両社がこの技術の活用を想定するのは、主に「屋内における道案内」としての役割で、情報端末を目視で確認せずとも「何かに引っ張られる感覚」で目的地へ利用者を誘導する。NTTデータはこの技術の用途のひとつとして「倉庫内の棚卸業務」を想定しているが、どういう利用シーンが考えられるのか。

例えば倉庫内のピッキング業務は「宝探し」とも呼ばれるほど目当ての商品を探し出すのが困難な現場があり、規模が大きくなればなるほどその難易度も高まる。こうした課題に対応するためのシステムが多く開発されているが、大抵は情報端末を目視しながら、その場所にたどり着く仕組みになっており、効率化の余地が残る。

そこで、NTTとNTTデータが実証実験を行う技術を用いることにより、従事者は目で一々端末を確認することなく、目当ての棚へ到達できるようになる。ベテラン従事者は別として、慣れない従事者にとって倉庫内は右も左も同じような光景が広がる迷路にも似たレイアウトとなっているため、この触覚ナビゲーションは最短ルートで従事者を確実にエスコートするパートナーとなり得るわけだ。

具体的には、地磁気を用いたナビゲーション専用のアプリケーションを入れたスマートフォンからけん引感覚生成技術「ぶるなび」が搭載されたスマートフォンケースに進行方向をBluetooth経由で指示することにより、地図に頼らず直感的な誘導ができる。

倉庫内ナビゲーションに「何かに引っ張られる感覚」応用

このシステムは自然の地磁気を活用するため、新たにアクセスポイント(無線LAN)など測位に必要な設備を設置する必要がなく、導入時の初期投資抑制にもつながる。
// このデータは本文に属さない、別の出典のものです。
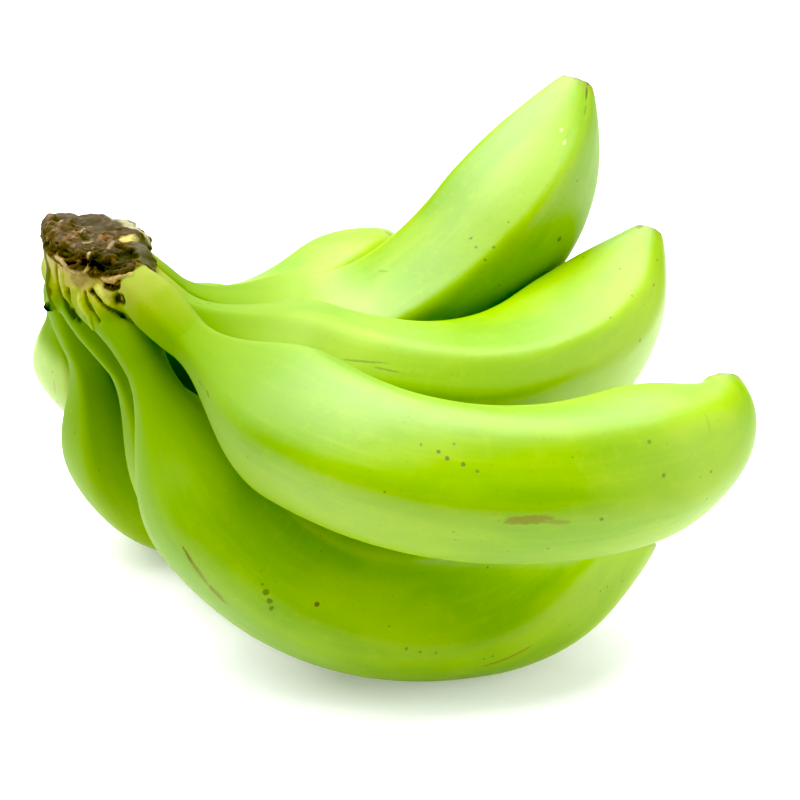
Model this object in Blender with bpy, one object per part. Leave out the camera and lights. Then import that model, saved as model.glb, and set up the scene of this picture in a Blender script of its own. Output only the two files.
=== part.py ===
"""A hand of eight green Cavendish bananas growing from one cut crown.

Lengths are in metres and Z is up. The hand lies on the plane Z = 0 on its four lower bananas, and the origin
is on that plane under the middle of the hand.
"""
import math

import bmesh
import bpy
from mathutils import Vector

MM = 0.001

# Shape that every banana shares
SIDES = 20                  # faces round a banana
RIDGES = 5                  # soft lengthwise ridges in the peel
RIDGE_HEIGHT = 0.03         # height of a ridge as a share of the local radius
ROOT_RADIUS = 3.5 * MM      # end of the stalk that is sunk in the crown
ROOT_DEPTH = 7.0 * MM       # length that is sunk, behind the first steering point
STALK_RADIUS = 6.0 * MM
BLOSSOM_RADIUS = 5.0 * MM   # blunt end where the flower was
STALK_SHARE = 0.115         # share of the length that stays as thin as the stalk
SHOULDER_SHARE = 0.33       # share of the length where the full girth is reached
TIP_ROUNDNESS = 0.96        # below 1 the tip is blunter, above 1 it is more pointed

# Shares of a banana's length at which its cross-sections lie
SECTIONS = (0.0, 0.035, 0.07, 0.11, 0.145, 0.18, 0.215, 0.25, 0.285, 0.33, 0.39, 0.46, 0.53, 0.60,
            0.67, 0.73, 0.78, 0.83, 0.87, 0.91, 0.945, 0.975, 1.0)

# Each banana: radius of its body in mm, turn of its ridges in degrees, share of its length where the tip
# taper starts, and the five points in mm that steer its middle line from the crown to the blossom end
BANANAS = {
    "banana_upper_front": (19.9, 10, 0.79,
        ((-59, -43, 108), (-6, -94, 74), (14, -125, 82), (98, -86, 69), (95, -63, 90))),
    "banana_upper_second": (19.1, 14, 0.74,
        ((-67, -22, 105), (-29, -50, 82), (30, -53, 68), (57, -26, 64), (83, 8, 105))),
    "banana_upper_third": (20.0, 8, 0.73,
        ((-69, -12, 105), (-28, 1, 63), (0, -1, 60), (37, -6, 89), (62, 26, 144))),
    "banana_upper_back": (18.3, 40, 0.75,
        ((-72, 0, 101), (-66, 10, 75), (-49, 21, 53), (-22, 53, 46), (6, 116, 61))),
    "banana_lower_front": (20.1, 64, 0.74,
        ((-70, -35, 99), (-48, -50, 97), (-58, -70, 51), (-10, -75, -12), (80, -46, 36))),
    "banana_lower_second": (18.9, 60, 0.76,
        ((-78, -23, 96), (-49, -19, 58), (-51, -29, 18), (-17, -31, 5), (72, -10, 32))),
    "banana_lower_third": (18.9, 50, 0.76,
        ((-83, -11, 93), (-72, 7, 36), (-74, 11, 4), (-45, 13, 8), (42, 18, 52))),
    "banana_lower_back": (18.4, 0, 0.76,
        ((-84, 2, 94), (-95, 30, 59), (-84, 53, 28), (-49, 71, 11), (8, 90, 19))),
}

# The crown: slices from its underside to its cut face, each a height, a middle point and two half sizes in mm
CROWN_TURN = 27             # degrees between the crown's long side and the Y axis
CROWN_POINTS = 18           # corners round one slice
CROWN_SLICES = (
    (96.0, (-78, -16), 8.0, 17.5),
    (99.5, (-76.5, -16.5), 11.5, 21.5),
    (104.5, (-74, -18), 13.0, 23.5),
    (109.0, (-72, -19.5), 14.0, 24.0),
    (112.0, (-72, -19.5), 13.0, 22.5),
    (113.5, (-73, -19), 11.5, 20.5),
)
CROWN_SLOPE = (0.20, 0.10)  # how much the cut face drops towards +X and towards +Y
CROWN_ROUGHNESS = 0.05      # unevenness of the outline as a share of its radius

GAP = 0.6 * MM              # clearance between a stalk and the crown it grows from
REST_CUT = 0.6 * MM         # depth of the flat spot that each lower banana rests on

CURVE_STEPS = 240           # straight steps that a middle line is measured along
SHARP_ANGLE = 45            # degrees from which an edge is left unsmoothed


def make_material(name, color, roughness):
    """Return a plain Principled material."""
    material = bpy.data.materials.new(name)
    material.use_nodes = True
    shader = material.node_tree.nodes["Principled BSDF"]
    shader.inputs["Base Color"].default_value = (*color, 1.0)
    shader.inputs["Roughness"].default_value = roughness
    return material


def make_object(name, shape, material):
    """Turn a bmesh into a named object with smooth sides and sharp cut edges."""
    bmesh.ops.recalc_face_normals(shape, faces=shape.faces)
    mesh = bpy.data.meshes.new(name)
    shape.to_mesh(mesh)
    shape.free()
    mesh.materials.append(material)
    mesh.shade_smooth()
    mesh.set_sharp_from_angle(angle=math.radians(SHARP_ANGLE))
    item = bpy.data.objects.new(name, mesh)
    bpy.context.scene.collection.objects.link(item)
    return item


def curve_points(controls):
    """Return evenly stepped points of the smooth curve steered by the control points."""
    points = []
    for step in range(CURVE_STEPS + 1):
        row = [Vector(point) for point in controls]
        share = step / CURVE_STEPS
        while len(row) > 1:
            row = [first.lerp(second, share) for first, second in zip(row, row[1:])]
        points.append(row[0])
    return points


def stations(points, shares):
    """Return the point and the direction of a curve at each share of its length."""
    lengths = [0.0]
    for first, second in zip(points, points[1:]):
        lengths.append(lengths[-1] + (second - first).length)
    found = []
    index = 0
    for share in shares:
        wanted = share * lengths[-1]
        while index < len(points) - 2 and lengths[index + 1] < wanted:
            index += 1
        step = (wanted - lengths[index]) / (lengths[index + 1] - lengths[index])
        place = points[index].lerp(points[index + 1], step)
        found.append((place, (points[index + 1] - points[index]).normalized()))
    return found


def banana_radius(share, body, taper):
    """Radius of a banana at a share of its length: thin stalk, full body, tapered tip."""
    if share > taper:
        tip = (share - taper) / (1.0 - taper)
        return BLOSSOM_RADIUS + (body - BLOSSOM_RADIUS) * max(0.0, 1.0 - tip * tip) ** TIP_ROUNDNESS
    rise = min(1.0, max(0.0, (share - STALK_SHARE) / (SHOULDER_SHARE - STALK_SHARE)))
    return STALK_RADIUS + (body - STALK_RADIUS) * rise * rise * (3.0 - 2.0 * rise)


def skin(shape, rings):
    """Join rings of vertices into one closed skin."""
    for lower, upper in zip(rings, rings[1:]):
        count = len(lower)
        for index in range(count):
            after = (index + 1) % count
            shape.faces.new((lower[index], lower[after], upper[after], upper[index]))
    shape.faces.new(rings[0][::-1])
    shape.faces.new(rings[-1])


def banana_shape(body, turn, taper, controls):
    """Sweep the five-ridged section of a banana along its bent middle line."""
    shape = bmesh.new()
    points = curve_points([Vector(point) * MM for point in controls])
    inner = (points[0] + points[-1]) / 2 - points[len(points) // 2]
    sections = []
    for share, (place, along) in zip(SECTIONS, stations(points, SECTIONS)):
        sections.append((place, along, banana_radius(share, body * MM, taper)))
    place, along, _ = sections[0]
    sections.insert(0, (place - along * ROOT_DEPTH, along, ROOT_RADIUS))
    rings = []
    for place, along, radius in sections:
        across = (inner - along * inner.dot(along)).normalized()
        side = along.cross(across)
        ring = []
        for index in range(SIDES):
            angle = 2 * math.pi * index / SIDES
            ridge = 1.0 + RIDGE_HEIGHT * math.cos(RIDGES * (angle - math.radians(turn)))
            offset = across * math.cos(angle) + side * math.sin(angle)
            ring.append(shape.verts.new(place + offset * (radius * ridge)))
        rings.append(ring)
    skin(shape, rings)
    bmesh.ops.recalc_face_normals(shape, faces=shape.faces)
    return shape


def rest_flat(shape):
    """Lower a banana until it dips below the resting plane, cut the dip off and close the flat spot."""
    drop = REST_CUT + min(vert.co.z for vert in shape.verts)
    bmesh.ops.translate(shape, verts=shape.verts, vec=(0, 0, -drop))
    everything = shape.verts[:] + shape.edges[:] + shape.faces[:]
    cut = bmesh.ops.bisect_plane(shape, geom=everything, dist=1e-6, plane_co=(0, 0, 0),
                                 plane_no=(0, 0, -1), clear_outer=True)
    rim = [item for item in cut["geom_cut"] if isinstance(item, bmesh.types.BMEdge)]
    bmesh.ops.contextual_create(shape, geom=rim)


def crown_shape(grow=0.0):
    """Loft the crown's uneven slices into one lump, grown outwards on all sides by the given length."""
    shape = bmesh.new()
    turn = math.radians(CROWN_TURN)
    short_way = Vector((math.cos(turn), math.sin(turn), 0))
    long_way = Vector((-math.sin(turn), math.cos(turn), 0))
    last = len(CROWN_SLICES) - 1
    rings = []
    for level, (height, middle, short_half, long_half) in enumerate(CROWN_SLICES):
        slope = Vector((*CROWN_SLOPE, 0)) * (level / last)
        lift = grow * (2 * level / last - 1)
        ring = []
        for index in range(CROWN_POINTS):
            angle = 2 * math.pi * index / CROWN_POINTS
            rough = 1.0 + CROWN_ROUGHNESS * math.sin(3 * angle + 1.7 * level)
            flat = (short_way * math.cos(angle) * (short_half * MM * rough + grow)
                    + long_way * math.sin(angle) * (long_half * MM * rough + grow))
            rise = height * MM + lift - slope.dot(flat)
            ring.append(shape.verts.new((middle[0] * MM + flat.x, middle[1] * MM + flat.y, rise)))
        rings.append(ring)
    skin(shape, rings)
    bmesh.ops.triangulate(shape, faces=shape.faces, quad_method="FIXED")
    return shape


def trim_stalk(banana, cutter):
    """Cut a banana's stalk where it meets the crown."""
    trim = banana.modifiers.new("trim at crown", "BOOLEAN")
    trim.operation = "DIFFERENCE"
    trim.solver = "EXACT"
    trim.object = cutter


def build():
    """Make the crown and its bananas."""
    for item in list(bpy.data.objects):
        bpy.data.objects.remove(item, do_unlink=True)

    peel = make_material("green_peel", (0.33, 0.61, 0.03), 0.42)
    wood = make_material("dried_crown", (0.045, 0.022, 0.008), 0.85)

    make_object("crown", crown_shape(), wood)
    cutter = make_object("crown_clearance", crown_shape(grow=GAP), wood)
    cutter.hide_render = True
    cutter.display_type = "WIRE"

    for name, (body, turn, taper, controls) in BANANAS.items():
        shape = banana_shape(body, turn, taper, controls)
        if name.startswith("banana_lower"):
            rest_flat(shape)
        banana = make_object(name, shape, peel)
        trim_stalk(banana, cutter)


build()
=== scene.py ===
"""A hand of eight green Cavendish bananas growing from one cut, dried crown, on a pale floor.

Lengths are in metres unless a name or comment says mm, and Z is up.
"""
import math

import bpy
import numpy as np
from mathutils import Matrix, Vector, noise
from mathutils.bvhtree import BVHTree


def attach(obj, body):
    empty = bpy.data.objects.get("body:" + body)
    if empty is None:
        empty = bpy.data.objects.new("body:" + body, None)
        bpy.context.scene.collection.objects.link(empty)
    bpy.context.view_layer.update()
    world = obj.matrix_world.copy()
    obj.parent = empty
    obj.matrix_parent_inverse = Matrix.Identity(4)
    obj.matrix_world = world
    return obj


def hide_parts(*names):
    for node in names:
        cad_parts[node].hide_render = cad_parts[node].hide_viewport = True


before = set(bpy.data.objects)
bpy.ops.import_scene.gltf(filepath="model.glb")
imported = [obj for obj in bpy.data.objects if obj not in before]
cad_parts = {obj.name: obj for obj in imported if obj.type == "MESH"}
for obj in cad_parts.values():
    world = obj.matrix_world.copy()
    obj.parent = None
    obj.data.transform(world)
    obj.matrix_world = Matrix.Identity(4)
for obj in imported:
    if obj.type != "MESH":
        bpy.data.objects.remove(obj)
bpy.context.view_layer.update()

MM = 0.001

# Shape that every banana shares, lengths in mm
STALK_RADIUS = 6.0
BLOSSOM_RADIUS = 5.0
NARROW_BLOSSOM = {"banana_upper_second": 4.0}
STALK_SHARE = 0.115  # share of the length that is thin stalk
SHOULDER_SHARE = 0.33  # share of the length where the girth is full
TIP_ROUNDNESS = 0.96  # below 1 the tip is blunter
RIDGE_FADE = 0.5  # share of their height that ridges lose at the tip
RIDGE_FADE_START = 0.88
ROOT = 5.0  # length along a stalk, inside the crown's flesh, where a banana's own skin starts
REST_CUT = 0.6  # depth by which the floor presses a lower banana flat
REST_EDGE = 0.15  # height of the soft edge round that flat spot

# Fineness of a banana's mesh and of the tables that it is worked out from
AROUND = 144
ALONG = 200
FIRST_TURN = 0.12  # above 0 the rings crowd less at the stalk than at the tip
CURVE_STEPS = 600
TURN_STEPS = 720
PROBE_RINGS, PROBE_AROUND = 300, 90  # for finding how low a banana reaches

# Noise is given by the width of its bumps in mm and its seed, which moves it by these steps
SEED_STEPS = (7.3, 3.1, 5.7)

# Waves and dents of a banana's skin, with heights in mm
WAVES = (38.0, 1.0)
WAVE_HEIGHT = 0.20
DENTS = (11.0, 2.0)
DENT_HEIGHT = 0.09

# Shares of a banana's length at which the angles of its ridges are given; they run evenly between them
RIDGE_SHARES = (0.3, 0.5, 0.7, 0.9)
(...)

さらに、既存のWi-FiやBeaconと組み合わせて使うことが可能だ。

地磁気を用いたナビゲーション技術は、エレベーターの接近など「磁場の乱れ」の影響を受けやすいことがあるが、今回の仕組みは独自のアルゴリズムを用いることでこれらの影響を極小化し、高い精度でナビゲーションすることができるという。

NTT、NTTデータは今回の技術を実証するための実験に際し、スマートフォンケースの形状で効率的に非対称振動を伝える技術も新たに加えた。小型・軽量デバイスを伴う実運用シーンでの使い勝手やけん引精度を確かめることにしている。実験は6月末まで続け、触覚ナビゲーションの有効性、改善点など実験で得た結果を踏まえ、性能の向上や新たな商用サービスの提供を検討していく。